Saved data entries:
....

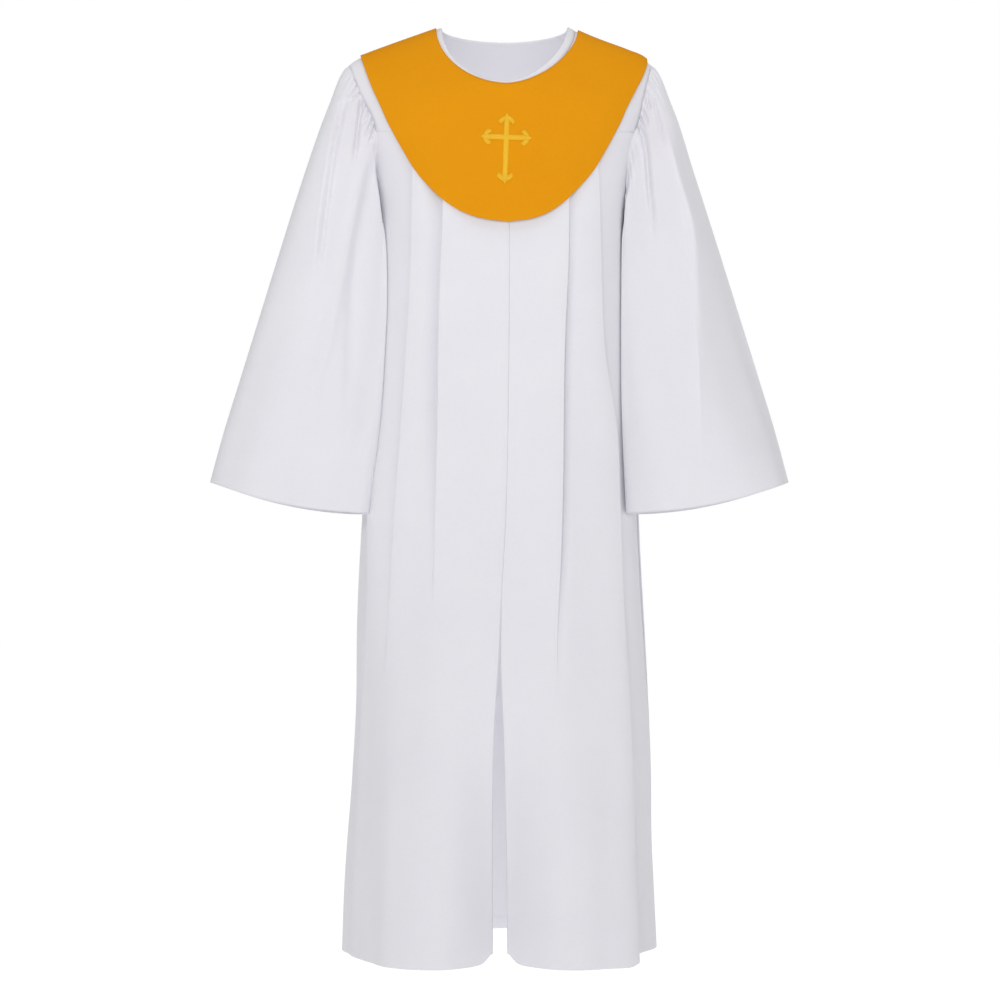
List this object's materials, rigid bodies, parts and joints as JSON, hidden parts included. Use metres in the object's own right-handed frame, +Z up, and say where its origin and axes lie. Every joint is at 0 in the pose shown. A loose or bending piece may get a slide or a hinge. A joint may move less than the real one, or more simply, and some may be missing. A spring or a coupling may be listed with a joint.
{
  "type": "clergy robe",
  "caption": "Long white clergy robe with gathered bell sleeves, pleats, a front slit and a gold overlay collar with an embroidered cross, hollow as worn.",
  "frame": {"origin": "midway between the two shoulder points, where the wearer's shoulders carry the robe", "axes": "+Z up, the front faces -Y, the wearer's right sleeve is on the -X side"},
  "size_m": [0.825, 0.4327, 1.3197],
  "materials": {
    "robe_cloth": "matt white woven polyester",
    "collar_cloth": "matt golden yellow woven polyester",
    "embroidery": "satin yellow embroidery thread"
  },
  "bodies": {
    "root": {"front_left": "robe_cloth", "front_right": "robe_cloth", "back": "robe_cloth", "yoke_front_left": "robe_cloth", "yoke_front_right": "robe_cloth", "yoke_back": "robe_cloth", "sleeve_left": "robe_cloth", "sleeve_right": "robe_cloth", "neck_binding": "robe_cloth", "collar_front": "collar_cloth", "collar_back": "collar_cloth", "cross": "embroidery"}
  },
  "joints": []
}
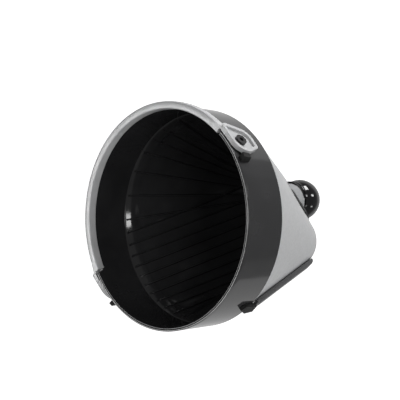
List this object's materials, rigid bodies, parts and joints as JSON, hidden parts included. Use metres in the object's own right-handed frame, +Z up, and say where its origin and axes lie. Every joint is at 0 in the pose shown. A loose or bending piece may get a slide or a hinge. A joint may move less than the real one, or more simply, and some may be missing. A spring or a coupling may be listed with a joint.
{
  "type": "coffee filter basket",
  "caption": "Wedge-shaped drip coffee filter basket with ribbed funnel, round collar, satin cover, folding bail handle and spring-closed drip stop outlet.",
  "frame": {"origin": "on the mouth's axis, in the plane of the collar's lower edge, which rests in the machine's carrier ring", "axes": "+Z up out of the mouth, -X towards the side where the folded bail lies, +X towards the guide rail, +Y along the bail's pivot line"},
  "size_m": [0.1266, 0.1312, 0.135],
  "materials": {
    "black_plastic": "gloss",
    "band_plastic": "gloss",
    "cover_silver": "satin",
    "rail_plastic": "satin",
    "dark_plastic": "satin",
    "stop_rubber": "matt",
    "handle_plastic": "satin",
    "valve_plastic": "satin",
    "steel": "bright"
  },
  "bodies": {
    "basket": {"filter_funnel": "black_plastic", "collar_band": "band_plastic", "cone_cover": "cover_silver", "base_plate": "black_plastic", "base_screw_1": "steel", "base_screw_2": "steel", "guide_rail": "rail_plastic", "latch_hook": "dark_plastic", "handle_stop_left": "stop_rubber", "handle_stop_right": "stop_rubber", "pivot_pin_left": "dark_plastic", "pivot_pin_right": "dark_plastic", "spout_pedestal": "cover_silver", "spout_gasket": "stop_rubber", "valve_housing": "black_plastic"},
    "bail": {"bail_handle": "handle_plastic"},
    "valve": {"valve_poppet": "valve_plastic", "valve_seal": "stop_rubber", "valve_foot": "valve_plastic", "valve_spring": "steel"}
  },
  "joints": [
    {"name": "bail_swing", "type": "hinge", "parent": "basket", "child": "bail", "pos_m": [0, 0, 0.0215], "axis": [0, 1, 0], "range_deg": [0, 100]},
    {"name": "valve_lift", "type": "slide", "parent": "basket", "child": "valve", "axis": [0, 0, 1], "range_m": [0, 0.0025], "stiffness_N_per_m": 300, "springref_m": -0.002, "deforming": ["valve_spring"]}
  ]
}
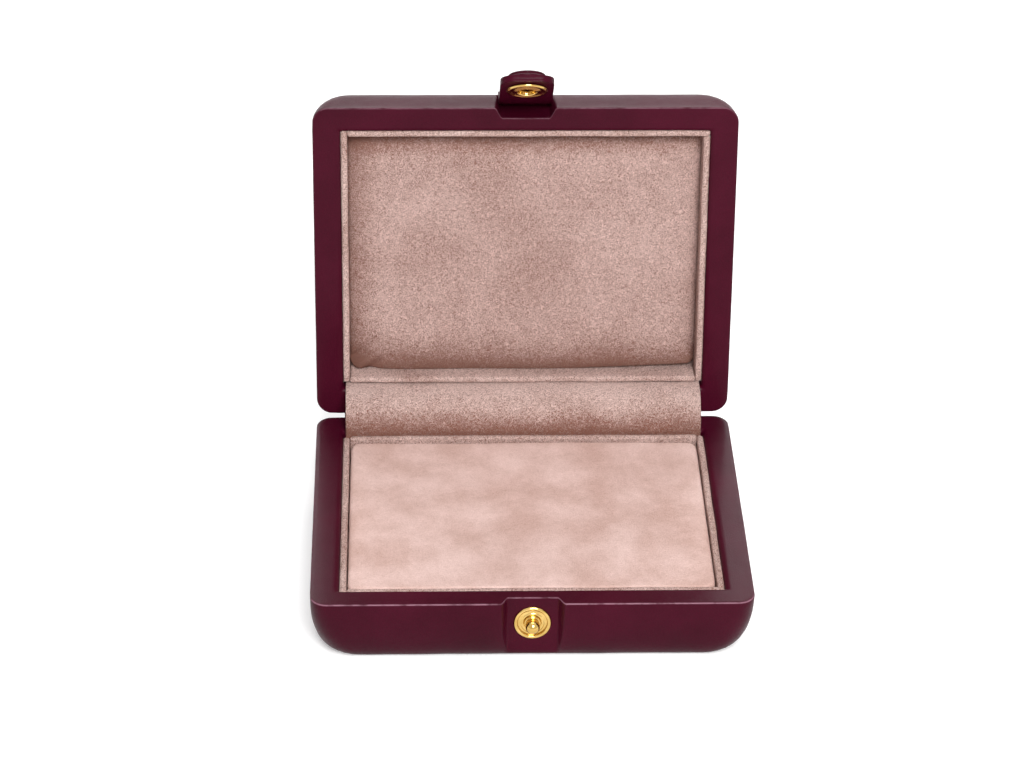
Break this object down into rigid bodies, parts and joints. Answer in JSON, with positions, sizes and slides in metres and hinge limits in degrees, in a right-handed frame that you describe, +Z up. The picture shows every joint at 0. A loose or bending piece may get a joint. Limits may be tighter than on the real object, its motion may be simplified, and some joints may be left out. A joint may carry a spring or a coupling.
{
  "type": "gemstone storage case",
  "caption": "Small leather-wrapped clamshell case with a suede pad, a crowned lid cushion and a snap tab.",
  "frame": {"origin": "centre of the flat underside of the base", "axes": "+X to the right, +Y to the hinge at the back, +Z up out of the base"},
  "size_m": [0.13, 0.1352, 0.1417],
  "materials": {
    "burgundy_leather": "satin",
    "rose_suede": "napped",
    "brass": "polished",
    "foam": "open cell",
    "card": "grey board",
    "core_wood": "sanded"
  },
  "bodies": {
    "base": {"base_core": "core_wood", "base_leather_cover": "burgundy_leather", "base_foam_block": "foam", "base_pad_board": "card", "base_pad_foam": "foam", "base_pad_suede": "rose_suede", "snap_stud": "brass", "snap_stud_rivet": "brass", "spine_leather": "burgundy_leather", "gusset_suede": "rose_suede", "base_liner_front_card": "card", "base_liner_front_suede": "rose_suede", "base_liner_rear_card": "card", "base_liner_rear_suede": "rose_suede", "base_liner_left_card": "card", "base_liner_left_suede": "rose_suede", "base_liner_right_card": "card", "base_liner_right_suede": "rose_suede"},
    "lid": {"lid_core": "core_wood", "lid_leather_cover": "burgundy_leather", "lid_cushion_board": "card", "lid_cushion_foam": "foam", "lid_cushion_suede": "rose_suede", "tab_root": "burgundy_leather", "lid_liner_front_card": "card", "lid_liner_front_suede": "rose_suede", "lid_liner_rear_card": "card", "lid_liner_rear_suede": "rose_suede", "lid_liner_left_card": "card", "lid_liner_left_suede": "rose_suede", "lid_liner_right_card": "card", "lid_liner_right_suede": "rose_suede"},
    "tab": {"tab_outer_leather": "burgundy_leather", "tab_lining": "burgundy_leather", "snap_socket": "brass", "snap_socket_spring": "brass", "snap_cap": "brass", "snap_cap_leather": "burgundy_leather"}
  },
  "joints": [
    {"name": "lid_hinge", "type": "hinge", "parent": "base", "child": "lid", "pos_m": [0, 0.05225, 0.02165], "axis": [1, 0, 0], "range_deg": [0, 95.7], "deforming": ["spine_leather", "gusset_suede"]},
    {"name": "tab_flex", "type": "hinge", "parent": "lid", "child": "tab", "pos_m": [0, 0.0665, 0.12469], "axis": [1, 0, 0], "range_deg": [-45.5, 44.5], "stiffness_Nm_per_rad": 0.02}
  ]
}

....

From the records above, copy every line that holds the word "hinge".

TASK RESULT
List this object's materials, rigid bodies, parts and joints as JSON, hidden parts included. Use metres in the object's own right-handed frame, +Z up, and say where its origin and axes lie. Every joint is at 0 in the pose shown. A loose or bending piece may get a slide or a hinge. A joint may move less than the real one, or more simply, and some may be missing. A spring or a coupling may be listed with a joint.
List this object's materials, rigid bodies, parts and joints as JSON, hidden parts included. Use metres in the object's own right-handed frame, +Z up, and say where its origin and axes lie. Every joint is at 0 in the pose shown. A loose or bending piece may get a slide or a hinge. A joint may move less than the real one, or more simply, and some may be missing. A spring or a coupling may be listed with a joint.
    {"name": "bail_swing", "type": "hinge", "parent": "basket", "child": "bail", "pos_m": [0, 0, 0.0215], "axis": [0, 1, 0], "range_deg": [0, 100]},
Break this object down into rigid bodies, parts and joints. Answer in JSON, with positions, sizes and slides in metres and hinge limits in degrees, in a right-handed frame that you describe, +Z up. The picture shows every joint at 0. A loose or bending piece may get a joint. Limits may be tighter than on the real object, its motion may be simplified, and some joints may be left out. A joint may carry a spring or a coupling.
  "frame": {"origin": "centre of the flat underside of the base", "axes": "+X to the right, +Y to the hinge at the back, +Z up out of the base"},
    {"name": "lid_hinge", "type": "hinge", "parent": "base", "child": "lid", "pos_m": [0, 0.05225, 0.02165], "axis": [1, 0, 0], "range_deg": [0, 95.7], "deforming": ["spine_leather", "gusset_suede"]},
    {"name": "tab_flex", "type": "hinge", "parent": "lid", "child": "tab", "pos_m": [0, 0.0665, 0.12469], "axis": [1, 0, 0], "range_deg": [-45.5, 44.5], "stiffness_Nm_per_rad": 0.02}